## Recorded data:
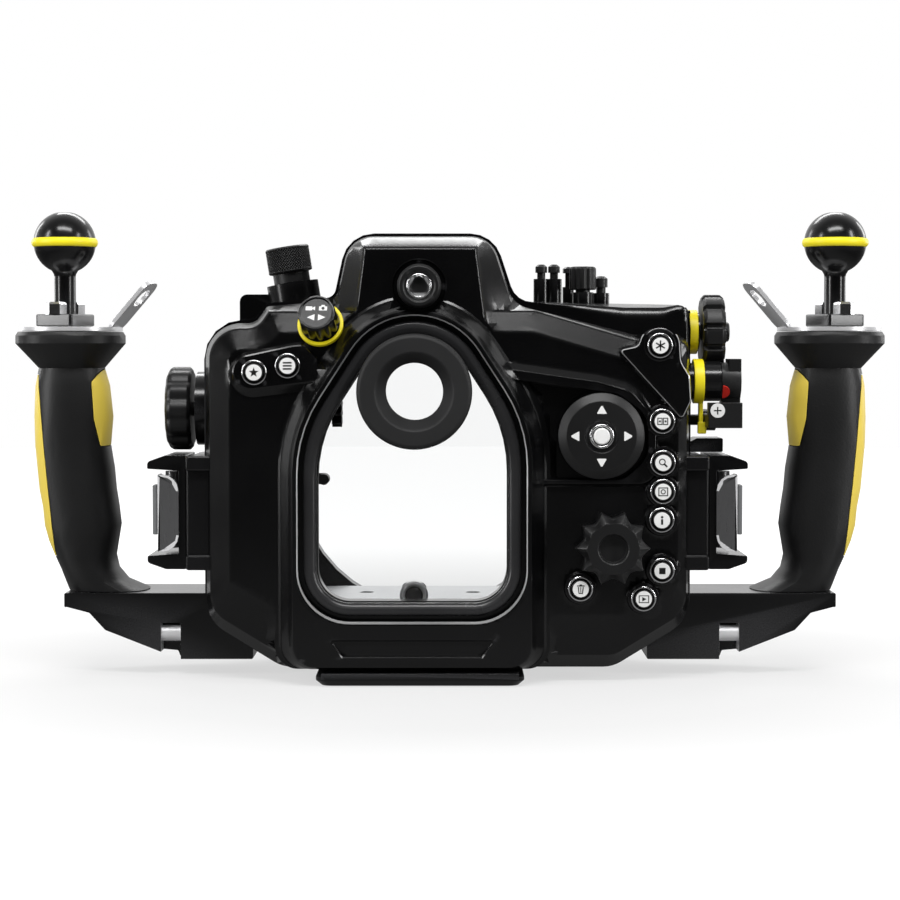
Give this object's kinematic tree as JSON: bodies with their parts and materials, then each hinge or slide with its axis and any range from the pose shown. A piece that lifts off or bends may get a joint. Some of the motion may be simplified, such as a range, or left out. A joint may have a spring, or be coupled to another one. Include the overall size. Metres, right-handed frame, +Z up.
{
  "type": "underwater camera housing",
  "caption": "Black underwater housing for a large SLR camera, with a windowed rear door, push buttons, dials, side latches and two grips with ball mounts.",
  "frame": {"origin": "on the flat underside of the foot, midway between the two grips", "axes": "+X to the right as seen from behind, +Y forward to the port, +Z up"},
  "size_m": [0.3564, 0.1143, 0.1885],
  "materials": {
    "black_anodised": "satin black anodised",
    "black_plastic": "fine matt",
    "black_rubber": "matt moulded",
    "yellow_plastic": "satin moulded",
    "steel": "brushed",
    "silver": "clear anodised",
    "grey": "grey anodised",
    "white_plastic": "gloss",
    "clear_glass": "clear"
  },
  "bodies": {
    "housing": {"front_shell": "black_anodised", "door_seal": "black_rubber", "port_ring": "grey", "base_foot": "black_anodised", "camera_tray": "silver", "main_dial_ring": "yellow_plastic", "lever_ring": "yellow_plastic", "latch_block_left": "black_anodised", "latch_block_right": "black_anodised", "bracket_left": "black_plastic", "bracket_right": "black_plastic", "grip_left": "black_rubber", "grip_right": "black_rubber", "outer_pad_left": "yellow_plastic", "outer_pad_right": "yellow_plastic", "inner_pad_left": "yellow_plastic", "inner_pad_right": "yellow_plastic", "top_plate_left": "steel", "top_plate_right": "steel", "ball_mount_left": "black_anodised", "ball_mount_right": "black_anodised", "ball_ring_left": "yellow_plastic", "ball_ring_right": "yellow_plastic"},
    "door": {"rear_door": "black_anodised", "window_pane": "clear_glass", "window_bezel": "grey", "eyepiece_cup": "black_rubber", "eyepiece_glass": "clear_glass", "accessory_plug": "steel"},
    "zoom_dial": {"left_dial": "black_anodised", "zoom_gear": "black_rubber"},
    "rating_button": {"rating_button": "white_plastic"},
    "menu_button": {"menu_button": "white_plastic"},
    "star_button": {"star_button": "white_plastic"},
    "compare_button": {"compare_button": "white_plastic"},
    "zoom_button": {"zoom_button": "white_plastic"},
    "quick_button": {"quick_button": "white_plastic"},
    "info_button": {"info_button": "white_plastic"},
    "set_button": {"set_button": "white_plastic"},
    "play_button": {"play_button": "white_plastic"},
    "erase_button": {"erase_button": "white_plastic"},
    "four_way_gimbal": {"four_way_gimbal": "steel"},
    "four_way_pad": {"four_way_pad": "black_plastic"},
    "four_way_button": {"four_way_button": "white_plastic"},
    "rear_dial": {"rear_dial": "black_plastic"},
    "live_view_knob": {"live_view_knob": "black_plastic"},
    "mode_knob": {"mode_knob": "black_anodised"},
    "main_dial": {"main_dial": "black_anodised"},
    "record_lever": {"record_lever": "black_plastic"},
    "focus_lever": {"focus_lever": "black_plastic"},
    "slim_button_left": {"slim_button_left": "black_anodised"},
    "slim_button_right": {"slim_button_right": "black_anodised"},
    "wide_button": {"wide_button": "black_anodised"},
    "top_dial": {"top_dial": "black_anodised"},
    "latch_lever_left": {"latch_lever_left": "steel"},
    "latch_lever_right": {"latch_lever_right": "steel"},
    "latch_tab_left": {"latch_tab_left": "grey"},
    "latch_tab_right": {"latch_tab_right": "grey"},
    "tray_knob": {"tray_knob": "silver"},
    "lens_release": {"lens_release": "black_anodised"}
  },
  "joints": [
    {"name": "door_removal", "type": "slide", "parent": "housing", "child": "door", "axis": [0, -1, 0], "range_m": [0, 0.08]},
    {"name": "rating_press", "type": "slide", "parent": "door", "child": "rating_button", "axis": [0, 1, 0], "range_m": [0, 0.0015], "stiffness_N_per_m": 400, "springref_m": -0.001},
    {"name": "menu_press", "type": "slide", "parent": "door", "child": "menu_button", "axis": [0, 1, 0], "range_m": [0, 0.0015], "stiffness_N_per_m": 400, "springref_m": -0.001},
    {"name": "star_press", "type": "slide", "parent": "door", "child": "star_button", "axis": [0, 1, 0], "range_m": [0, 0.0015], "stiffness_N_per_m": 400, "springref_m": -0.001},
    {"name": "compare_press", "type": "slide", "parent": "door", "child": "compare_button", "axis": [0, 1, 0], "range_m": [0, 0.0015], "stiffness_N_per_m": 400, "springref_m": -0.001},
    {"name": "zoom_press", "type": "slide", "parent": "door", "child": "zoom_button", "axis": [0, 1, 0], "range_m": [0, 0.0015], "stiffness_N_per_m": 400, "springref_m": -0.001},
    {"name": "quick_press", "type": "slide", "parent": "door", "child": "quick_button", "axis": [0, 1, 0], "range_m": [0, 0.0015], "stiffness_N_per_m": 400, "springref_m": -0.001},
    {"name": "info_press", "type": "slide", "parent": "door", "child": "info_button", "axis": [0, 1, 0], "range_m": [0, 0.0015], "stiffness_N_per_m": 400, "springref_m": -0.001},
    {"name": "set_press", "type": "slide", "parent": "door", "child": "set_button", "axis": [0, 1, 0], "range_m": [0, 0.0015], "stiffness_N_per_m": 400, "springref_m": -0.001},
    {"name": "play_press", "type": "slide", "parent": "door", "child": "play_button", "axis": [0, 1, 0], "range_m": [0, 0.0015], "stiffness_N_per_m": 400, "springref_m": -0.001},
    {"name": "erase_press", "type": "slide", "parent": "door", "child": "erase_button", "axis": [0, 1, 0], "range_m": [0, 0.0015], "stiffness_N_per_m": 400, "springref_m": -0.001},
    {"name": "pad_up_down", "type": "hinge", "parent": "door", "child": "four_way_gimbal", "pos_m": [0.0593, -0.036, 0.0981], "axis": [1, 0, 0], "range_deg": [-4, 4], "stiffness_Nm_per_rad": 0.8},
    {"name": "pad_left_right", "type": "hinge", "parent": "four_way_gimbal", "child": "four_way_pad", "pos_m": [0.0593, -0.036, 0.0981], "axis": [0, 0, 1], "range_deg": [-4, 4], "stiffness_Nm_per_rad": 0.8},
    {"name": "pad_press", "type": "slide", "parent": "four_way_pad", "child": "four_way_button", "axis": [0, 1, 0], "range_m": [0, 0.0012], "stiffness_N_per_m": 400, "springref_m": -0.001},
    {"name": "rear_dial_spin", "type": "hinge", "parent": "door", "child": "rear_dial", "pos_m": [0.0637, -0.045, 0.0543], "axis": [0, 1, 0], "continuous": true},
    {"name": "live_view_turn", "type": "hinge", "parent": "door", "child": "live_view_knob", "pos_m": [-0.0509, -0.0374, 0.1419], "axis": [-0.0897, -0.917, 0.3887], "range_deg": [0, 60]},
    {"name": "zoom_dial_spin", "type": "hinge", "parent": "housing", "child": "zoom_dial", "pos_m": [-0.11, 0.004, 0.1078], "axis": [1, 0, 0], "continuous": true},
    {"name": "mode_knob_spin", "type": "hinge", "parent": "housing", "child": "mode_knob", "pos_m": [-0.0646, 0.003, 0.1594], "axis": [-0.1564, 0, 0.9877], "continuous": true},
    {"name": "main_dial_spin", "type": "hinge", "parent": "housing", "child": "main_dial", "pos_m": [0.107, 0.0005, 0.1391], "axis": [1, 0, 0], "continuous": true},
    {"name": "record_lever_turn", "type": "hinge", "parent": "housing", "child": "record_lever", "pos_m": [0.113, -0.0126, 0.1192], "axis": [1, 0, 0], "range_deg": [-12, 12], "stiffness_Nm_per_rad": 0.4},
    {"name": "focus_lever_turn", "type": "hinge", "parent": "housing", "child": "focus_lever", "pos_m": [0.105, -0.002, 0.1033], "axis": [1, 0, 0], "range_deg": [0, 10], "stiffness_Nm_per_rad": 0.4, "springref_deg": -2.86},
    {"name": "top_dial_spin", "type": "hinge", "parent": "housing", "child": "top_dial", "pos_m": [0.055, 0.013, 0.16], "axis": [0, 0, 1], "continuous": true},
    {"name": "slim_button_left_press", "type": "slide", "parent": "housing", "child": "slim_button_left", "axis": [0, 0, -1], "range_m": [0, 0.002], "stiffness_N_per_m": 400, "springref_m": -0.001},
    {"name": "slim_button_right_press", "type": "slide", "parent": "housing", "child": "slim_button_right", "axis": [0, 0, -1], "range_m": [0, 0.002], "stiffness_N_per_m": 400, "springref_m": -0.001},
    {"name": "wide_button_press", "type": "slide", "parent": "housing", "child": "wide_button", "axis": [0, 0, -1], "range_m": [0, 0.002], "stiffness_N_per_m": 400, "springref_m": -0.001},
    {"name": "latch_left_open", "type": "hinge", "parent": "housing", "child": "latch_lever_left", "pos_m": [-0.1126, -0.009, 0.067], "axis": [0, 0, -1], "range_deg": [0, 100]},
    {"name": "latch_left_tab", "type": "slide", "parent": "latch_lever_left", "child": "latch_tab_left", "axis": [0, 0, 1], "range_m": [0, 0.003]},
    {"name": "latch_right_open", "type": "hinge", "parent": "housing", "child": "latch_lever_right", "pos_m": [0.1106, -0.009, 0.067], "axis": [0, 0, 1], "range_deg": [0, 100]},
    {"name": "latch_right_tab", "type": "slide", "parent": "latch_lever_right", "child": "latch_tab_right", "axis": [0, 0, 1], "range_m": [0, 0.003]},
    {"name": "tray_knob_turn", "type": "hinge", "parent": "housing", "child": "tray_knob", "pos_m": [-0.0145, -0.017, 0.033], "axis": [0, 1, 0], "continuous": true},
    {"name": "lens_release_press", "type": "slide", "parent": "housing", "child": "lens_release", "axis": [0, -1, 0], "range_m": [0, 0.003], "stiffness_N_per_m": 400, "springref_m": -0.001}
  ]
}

## Description of the task:
Scan the material above for the string "with" and report each line where you find it.

## Correct output:
Give this object's kinematic tree as JSON: bodies with their parts and materials, then each hinge or slide with its axis and any range from the pose shown. A piece that lifts off or bends may get a joint. Some of the motion may be simplified, such as a range, or left out. A joint may have a spring, or be coupled to another one. Include the overall size. Metres, right-handed frame, +Z up.
  "caption": "Black underwater housing for a large SLR camera, with a windowed rear door, push buttons, dials, side latches and two grips with ball mounts.",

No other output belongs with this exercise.